A queue object must provide the following attributes:

  • is_empty: return True if there is at least one item in the queue, otherwise False.

To ensure that queued items are added only once, built-in queues store items in a set as well as in a queue, this is why items need to be hashable.

LocalQueue

The class LocalQueue uses collections.deque to store items, and the built-in set class to help store unique items.

LocalQueue has the following parameters:

  • name: name of the queue, will be displayed in log messages.
  • logger: logger object from the Python standard library logging module (optional, default logs messages to the file browser.log in the current working directory).

SQSQueue

The class SQSQueue uses an AWS standard SQS queue to store items, and a DynamoDB table to help store unique items. By using an SQS queue, it is possible to run browsing and harvesting in parallel.

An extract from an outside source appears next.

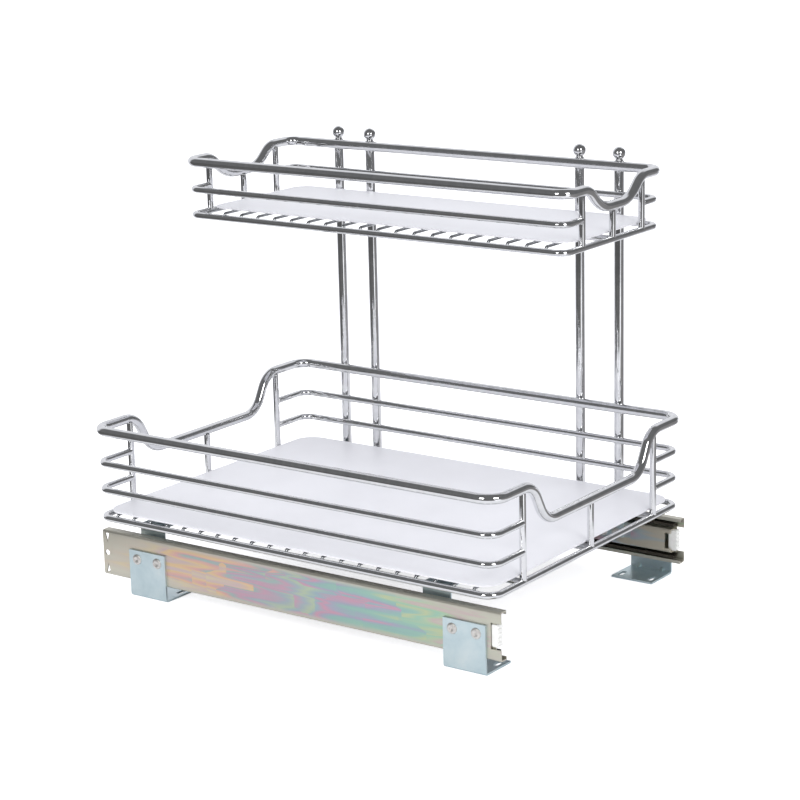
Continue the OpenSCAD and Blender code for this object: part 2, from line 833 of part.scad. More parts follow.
// Basket bracket on the +X side, its middle at y.
module basket_bracket(y, clamp_y) {
    difference() {
        translate([inner_web_x, y - basket_bracket_width / 2, top_face_z])
            rotate([-90, 0, 0])
                linear_extrude(basket_bracket_width)
                    angle_section(
                        top_flange_reach, basket_bracket_drop, basket_bend_r, basket_bracket_gauge
                    );
        for (s = [-1, 1]) {
            translate([
                inner_web_x - basket_bracket_gauge - cut_overrun,
                y + s * basket_rivet_spacing / 2,
                slide_centre_z
            ])
                rotate([0, 90, 0])
                    cylinder(
                        h = basket_bracket_gauge + 2 * cut_overrun,
                        d = rivet_d + 2 * shank_clearance
                    );
            translate([
                lower_runner_x + s * clamp_screw_offset,
                clamp_y,
                top_face_z - basket_bracket_gauge - cut_overrun
            ])
                cylinder(
                    h = basket_bracket_gauge + 2 * cut_overrun,
                    d = screw_d + 2 * shank_clearance
                );
        }
    }
}

// Rivets of one basket bracket, with tails inside the inner member.
module basket_rivet_pair(y) {
    for (s = [-1, 1])
        translate([
            inner_web_x - basket_bracket_gauge,
            y + s * basket_rivet_spacing / 2,
            slide_centre_z
        ])
            mirror([1, 0, 0])
                rivet(basket_bracket_gauge + slide_gauge);
    for (s = [-1, 1])
        translate([inner_web_x + slide_gauge, y + s * basket_rivet_spacing / 2, slide_centre_z])
            rotate([0, 90, 0])
                cylinder(h = rivet_tail_h, d = rivet_head_d);
}

// Saddle clamp that holds an outer runner down on a basket bracket.
module saddle_clamp(y) {
    inside = wire_r + clamp_clearance;
    outside = inside + clamp_gauge;
    difference() {
        translate([lower_runner_x, y + clamp_width / 2, lower_bottom_z])
            rotate([90, 0, 0])
                linear_extrude(clamp_width)
                    difference() {
                        union() {
                            circle(outside);
                            translate([-outside, -wire_r])
                                square([2 * outside, wire_r]);
                            translate([-clamp_half_span, -wire_r])
                                square([2 * clamp_half_span, clamp_gauge]);
                        }
                        circle(inside);
                        translate([-inside, -outside - cut_overrun])
                            square([2 * inside, outside + cut_overrun]);
                        translate([-outside - cut_overrun, -outside - cut_overrun])
                            square([2 * (outside + cut_overrun), outside + cut_overrun - wire_r]);
                    }
        for (s = [-1, 1])
            translate([
                lower_runner_x + s * clamp_screw_offset,
                y,
                top_face_z - cut_overrun
            ])
                cylinder(h = clamp_gauge + 2 * cut_overrun, d = screw_d + 2 * shank_clearance);
    }
}

// Slotted pan-head screw through a clamp foot and the bracket flange.
module clamp_screw(x, y) {
    translate([x, y, top_face_z])
        difference() {
            union() {
                translate([0, 0, -basket_bracket_gauge - screw_tail])
                    cylinder(
                        h = basket_bracket_gauge + screw_tail + clamp_gauge + screw_head_h / 2,
                        d = screw_d
                    );
                translate([0, 0, clamp_gauge])
                    cylinder(h = screw_head_h, d = screw_head_d);
            }
            translate([
                -screw_head_d / 2 - cut_overrun,
                -screw_slot_width / 2,
                clamp_gauge + screw_head_h - screw_slot_depth
            ])
                cube([
                    screw_head_d + 2 * cut_overrun,
                    screw_slot_width,
                    screw_slot_depth + cut_overrun
                ]);
        }
}

// One upright rod at position y.
module upright(y) {
    translate([upright_x, y, top_face_z])
        cylinder(h = upright_top_z - top_face_z, d = rim_d);
}

// Ball and neck on top of the upright at position y.
module finial(y) {
    translate([upright_x, y, upright_top_z])
        union() {
            cylinder(h = finial_neck_h, d = finial_neck_d);
            translate([0, 0, finial_neck_h])
                sphere(d = finial_d);
        }
}

module outer_member_left() {
    color(zinc_yellow)
        on_side(-1)
            outer_member_drilled();
}

module outer_member_right() {
    color(zinc_yellow)
        on_side(1)
            outer_member_drilled();
}

// Outer member with the four rivet holes for its floor brackets.
module outer_member_drilled() {
    difference() {
        outer_member();
        for (y = [-floor_y, floor_y])
            for (s = [-1, 1])
                translate([
                    slide_face_x - slide_gauge - cut_overrun,
                    y + s * floor_rivet_spacing / 2,
                    slide_centre_z
                ])
                    rotate([0, 90, 0])
                        cylinder(
                            h = slide_gauge + 2 * cut_overrun,
                            d = rivet_d + 2 * shank_clearance
                        );
    }
}

module floor_bracket_front_left() {
    color(zinc_blue)
        on_side(-1)
            floor_bracket(-floor_y);
}

module floor_bracket_rear_left() {
    color(zinc_blue)
        on_side(-1)
            floor_bracket(floor_y);
}

module floor_bracket_front_right() {
    color(zinc_blue)
        on_side(1)
            floor_bracket(-floor_y);
}

module floor_bracket_rear_right() {
    color(zinc_blue)
        on_side(1)
            floor_bracket(floor_y);
}

module floor_bracket_rivets() {
    color(steel)
        for (side = [-1, 1])
            on_side(side)
                for (y = [-floor_y, floor_y])
                    for (s = [-1, 1])
                        translate([floor_plate_x, y + s * floor_rivet_spacing / 2, slide_centre_z])
                            rivet(floor_bracket_gauge + slide_gauge);
}

module middle_member_left() {
    color(zinc_yellow)
        on_side(-1)
            middle_member();
}

module middle_member_right() {
    color(zinc_yellow)
        on_side(1)
            middle_member();
}

module front_bumper_left() {
    color(plastic_white)
        on_side(-1)
            front_bumper();
}

module front_bumper_right() {
    color(plastic_white)
        on_side(1)
            front_bumper();
}

module outer_cage_left() {
    color(steel)
        on_side(-1)
            cage(outer_cage_depth, cage_flange, outer_ball_h, outer_ball_depth);
}

module outer_cage_right() {
    color(steel)
        on_side(1)
            cage(outer_cage_depth, cage_flange, outer_ball_h, outer_ball_depth);
}

module outer_balls_left() {
    color(steel)
        on_side(-1)
            balls(outer_ball_h, outer_ball_depth);
}

module outer_balls_right() {
    color(steel)
        on_side(1)
            balls(outer_ball_h, outer_ball_depth);
}

module inner_cage_left() {
    color(steel)
        on_side(-1)
            cage(inner_cage_depth, inner_cage_flange, inner_ball_h, inner_ball_depth);
}

module inner_cage_right() {
    color(steel)
        on_side(1)
            cage(inner_cage_depth, inner_cage_flange, inner_ball_h, inner_ball_depth);
}

module inner_balls_left() {
    color(steel)
        on_side(-1)
            balls(inner_ball_h, inner_ball_depth);
}

module inner_balls_right() {
    color(steel)
        on_side(1)
            balls(inner_ball_h, inner_ball_depth);
}

module inner_member_left() {
    color(zinc_yellow)
        on_side(-1)
            inner_member();
}

module inner_member_right() {
    color(zinc_yellow)
        on_side(1)
            inner_member();
}

module basket_bracket_front_left() {
    color(zinc_blue)
        on_side(-1)
            basket_bracket(front_bracket_y, clamp_front_y);
}

module basket_bracket_rear_left() {
    color(zinc_blue)
        on_side(-1)
            basket_bracket(rear_bracket_y, clamp_rear_y);
}

module basket_bracket_front_right() {
    color(zinc_blue)
        on_side(1)
            basket_bracket(front_bracket_y, clamp_front_y);
}

module basket_bracket_rear_right() {
    color(zinc_blue)
        on_side(1)
            basket_bracket(rear_bracket_y, clamp_rear_y);
}

module basket_bracket_rivets() {
    color(steel)
        for (side = [-1, 1])
            on_side(side)
                for (y = [front_bracket_y, rear_bracket_y])
                    basket_rivet_pair(y);
}

module saddle_clamps() {
    color(zinc_blue)
        for (side = [-1, 1])
            on_side(side)
                for (y = [clamp_front_y, clamp_rear_y])
                    saddle_clamp(y);
}

module clamp_screws() {
    color(steel)
        for (side = [-1, 1])
            on_side(side)
                for (y = [clamp_front_y, clamp_rear_y])
                    for (s = [-1, 1])
                        clamp_screw(lower_runner_x + s * clamp_screw_offset, y);
}

module lower_top_rim() {
    color(chrome)
        dipped_rim(
            -lower_half_width, lower_half_width,
            lower_front_y - rim_outset, lower_rear_y + rim_outset, lower_top_z,
            lower_dip_depth, lower_dip_top, lower_dip_bottom,
            lower_top_corner_r, lower_crest_r, lower_trough_r, rim_d
        );
}

module lower_bottom_rim() {
    color(chrome)
        plain_rim(
            -lower_half_width, lower_half_width, lower_front_y, lower_rear_y, lower_bottom_z,
            lower_corner_r, wire_d
        );
}

// Side wire of the lower basket on side s at height z.
module lower_side_wire(s, z) {
    side_wire(
        s * lower_half_width, s * (lower_runner_x + wire_r - butt_bite),
        lower_front_y, lower_rear_y, z, lower_corner_r
    );
}

module lower_side_wire_upper_left() {
    color(chrome)
        lower_side_wire(-1, lower_side_upper_z);
}

module lower_side_wire_upper_right() {
    color(chrome)
        lower_side_wire(1, lower_side_upper_z);
}

module lower_side_wire_lower_left() {
    color(chrome)
        lower_side_wire(-1, lower_side_lower_z);
}

module lower_side_wire_lower_right() {
    color(chrome)
        lower_side_wire(1, lower_side_lower_z);
}

module lower_corner_posts() {
    color(chrome)
        for (x = [-lower_runner_x, lower_runner_x])
            post_pair(x, lower_front_y, lower_rear_y, lower_bottom_z, lower_top_z);
}

module lower_middle_posts() {
    color(chrome)
        post_pair(
            0, lower_front_y, lower_rear_y, lower_bottom_z,
            lower_top_z - lower_dip_depth
        );
}

module lower_runners() {
    color(chrome)
        for (x = [-lower_runner_x, 0, lower_runner_x])
            runner(x, lower_front_y, lower_rear_y, lower_bottom_z);
}

module lower_floor_wires() {
    color(chrome)
        floor_wires(
            -lower_half_width, lower_half_width, lower_front_y,
            lower_pitch, lower_floor_wire_count, lower_bottom_z
        );
}

module lower_liner() {
    color(liner_white)
        liner(
            -lower_half_width + liner_side_gap, lower_half_width - liner_side_gap,
            lower_front_y + liner_end_gap, lower_rear_y - liner_end_gap,
            lower_bottom_z + liner_lift, lower_liner_r
        );
}

module upright_front_first() {
    color(chrome)
        upright(front_pair_y - front_pair_gap / 2);
}

module upright_front_second() {
    color(chrome)
        upright(front_pair_y + front_pair_gap / 2);
}

module upright_rear_first() {
    color(chrome)
        upright(rear_pair_y - rear_pair_gap / 2);
}

module upright_rear_second() {
    color(chrome)
        upright(rear_pair_y + rear_pair_gap / 2);
}

module finials() {
    color(chrome)
        for (s = [-1, 1]) {
            finial(front_pair_y + s * front_pair_gap / 2);
            finial(rear_pair_y + s * rear_pair_gap / 2);
        }
}

module upper_top_rim() {
    color(chrome)
        dipped_rim(
            upper_inner_x, lower_half_width,
            upper_front_y - rim_outset, upper_rear_y + rim_outset, upper_top_z,
            upper_dip_depth, upper_dip_top, upper_dip_bottom,
            upper_top_corner_r, upper_crest_r, upper_trough_r, rim_d
        );
}

module upper_bottom_rim() {
    color(chrome)
        plain_rim(
            upper_inner_x, lower_half_width, upper_front_y, upper_rear_y, upper_bottom_z,
            upper_corner_r, wire_d
        );
}

module upper_side_wire_left() {
    color(chrome)
        side_wire(
            upper_inner_x, upper_middle_x - upper_post_offset - wire_r + butt_bite,
            upper_front_y, upper_rear_y, upper_side_z, upper_corner_r
        );
}

module upper_side_wire_right() {
    color(chrome)
        side_wire(
            lower_half_width, upper_middle_x + upper_post_offset + wire_r - butt_bite,
            upper_front_y, upper_rear_y, upper_side_z, upper_corner_r
        );
}

module upper_corner_posts() {
    color(chrome)
        for (s = [-1, 1])
            post_pair(
                upper_middle_x + s * upper_post_offset, upper_front_y, upper_rear_y,
                upper_bottom_z, upper_top_z
            );
}

module upper_middle_posts() {
    color(chrome)
        post_pair(
            upper_middle_x, upper_front_y, upper_rear_y, upper_bottom_z,
            upper_top_z - upper_dip_depth
        );
}

module upper_runner() {
    color(chrome)
        runner(upper_middle_x, upper_front_y, upper_rear_y, upper_bottom_z);
}

module upper_floor_wires() {
    color(chrome)
        floor_wires(
            upper_inner_x, lower_half_width, upper_front_y,
            upper_pitch, upper_floor_wire_count, upper_bottom_z
        );
}

module upper_liner() {
    color(liner_white)
        liner(
            upper_inner_x + upper_liner_inner_gap, lower_half_width - liner_side_gap,
            upper_front_y + liner_end_gap, upper_rear_y - upper_liner_rear_gap,
            upper_bottom_z + liner_lift, upper_liner_r
        );
}

outer_member_left();
outer_member_right();
floor_bracket_front_left();
floor_bracket_rear_left();
floor_bracket_front_right();
floor_bracket_rear_right();
floor_bracket_rivets();
middle_member_left();
middle_member_right();
front_bumper_left();
front_bumper_right();
outer_cage_left();
outer_cage_right();
outer_balls_left();
outer_balls_right();
inner_cage_left();
inner_cage_right();
inner_balls_left();
inner_balls_right();
inner_member_left();
inner_member_right();
basket_bracket_front_left();
basket_bracket_rear_left();
basket_bracket_front_right();
basket_bracket_rear_right();
basket_bracket_rivets();
saddle_clamps();
clamp_screws();
lower_top_rim();
lower_bottom_rim();
lower_side_wire_upper_left();
lower_side_wire_upper_right();
lower_side_wire_lower_left();
lower_side_wire_lower_right();
lower_corner_posts();
lower_middle_posts();
lower_runners();
lower_floor_wires();
lower_liner();
upright_front_first();
upright_front_second();
upright_rear_first();
upright_rear_second();
finials();
upper_top_rim();
upper_bottom_rim();
upper_side_wire_left();
upper_side_wire_right();
upper_corner_posts();
upper_middle_posts();
upper_runner();
upper_floor_wires();
upper_liner();
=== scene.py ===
import math
from types import SimpleNamespace

import bmesh
import bpy
from mathutils import Matrix, Vector


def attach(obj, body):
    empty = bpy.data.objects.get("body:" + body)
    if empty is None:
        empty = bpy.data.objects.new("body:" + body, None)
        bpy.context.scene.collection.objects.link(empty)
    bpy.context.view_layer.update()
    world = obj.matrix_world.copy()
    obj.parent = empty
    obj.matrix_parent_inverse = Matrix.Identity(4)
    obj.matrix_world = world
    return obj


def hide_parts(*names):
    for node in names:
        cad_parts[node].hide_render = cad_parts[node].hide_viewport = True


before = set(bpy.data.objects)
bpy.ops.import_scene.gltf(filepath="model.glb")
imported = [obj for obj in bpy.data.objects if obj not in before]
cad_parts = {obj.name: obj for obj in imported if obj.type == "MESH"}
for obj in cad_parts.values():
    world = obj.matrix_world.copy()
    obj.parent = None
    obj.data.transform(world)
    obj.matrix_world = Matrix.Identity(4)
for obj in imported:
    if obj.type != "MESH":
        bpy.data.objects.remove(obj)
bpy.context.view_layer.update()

MM = 0.001
X_WAY = Vector((1, 0, 0))
Y_WAY = Vector((0, 1, 0))
Z_WAY = Vector((0, 0, 1))

# Sizes are in millimetres, except where a comment says metres. They repeat those of the CAD model
# where it has the same form.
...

The following AWS resources must be configured before instantiating this class:

  • an AWS standard queue
  • a DynamoDB table with a partition key of type string and name "id"
  • an IAM role to send and receive SQS messages, and get queue attributes, as well as put an item into the DynamoDB table
  • the environment variables AWS_PROFILE and AWS_REGION configured to use the IAM role described above

SQS queues have a massive throughput, and no specific configuration is necessary to let browsing scale massively. On the other hand, DynamoDB throughput needs precise configuration. There are two read/write capacity modes: on demand and provisioned. You may use the on demand mode when you are setting up a new workload, and take advantage of an easier configuration, but watch costs carefully. Provisioned mode is cheaper but requests will be throttled if you go beyond the provisioned throughput. Read the documentation for more details.